Transfer it to a regular IRA, adjusting for gain or loss on the money. This happened to me the second year or so and it was a huge pain because I traded in a lot of mutual funds and a few stocks. I calculated percentage return for the part of the year that I had the "illegal" money in the Roth, then added that percentage to the "illegal" money and transferred out that amount.
So assuming I had $3,000 in the account to start, contributed $3,000 illegally, and had a 10% gain after that date, I did this calculation:

3,000 + (50% x 6,000 x 10%)

In this example you'd transfer $3,300. Obviously in real life you won't have such even numbers.

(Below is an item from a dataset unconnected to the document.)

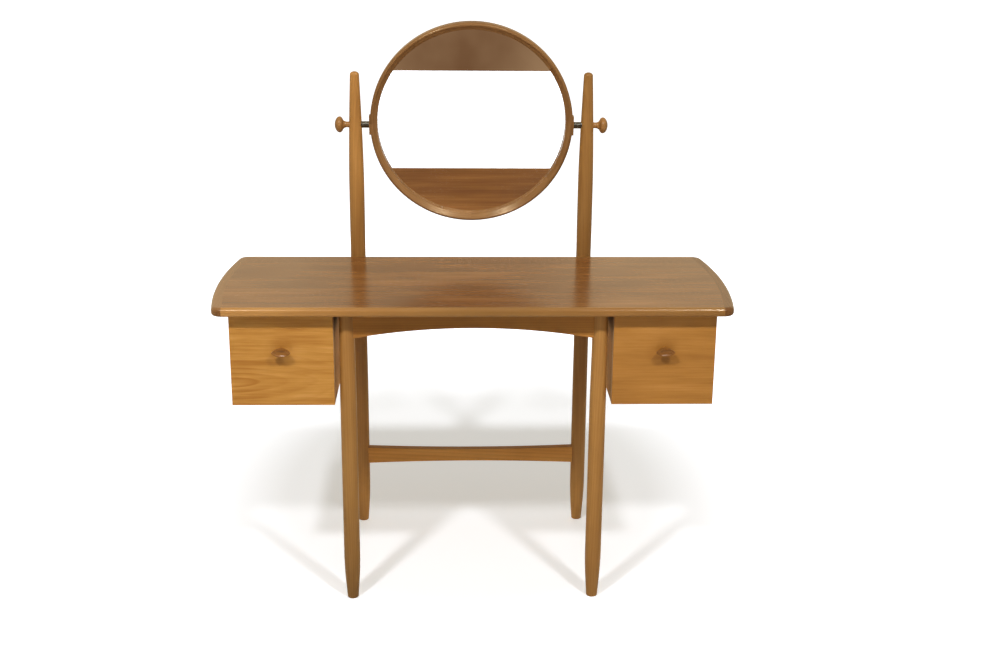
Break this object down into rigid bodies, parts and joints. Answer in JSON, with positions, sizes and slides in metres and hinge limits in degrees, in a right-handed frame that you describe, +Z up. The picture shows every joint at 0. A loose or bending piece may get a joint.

I explained all this on an attachment and the IRS didn't question it.

Good luck,
Houyhnhnm

2006-07-12 17:41:44 · answer #1 · answered by Houyhnhnm 6 · 0 0

If you converted your traditional IRA to a Roth IRA, but were not eligible to do so, unless you recharacterize the amount you converted, your conversion will be treated as a taxable distribution from your traditional IRA that may be subject to additional tax, and will be treated as a regular contribution to your Roth IRA that may be subject to an excise tax if it is an excess contribution.

You may decide to recharacterize your Roth IRA conversion by transferring in a trustee–to–trustee transfer, the amount you converted (including net income allocable to that amount) back to a traditional IRA. You may do this prior to the due date, including extensions, for filing your tax return. Show the conversion on Form 8606. Refer to the Form 8606 Instructions for information on reporting recharacterizations.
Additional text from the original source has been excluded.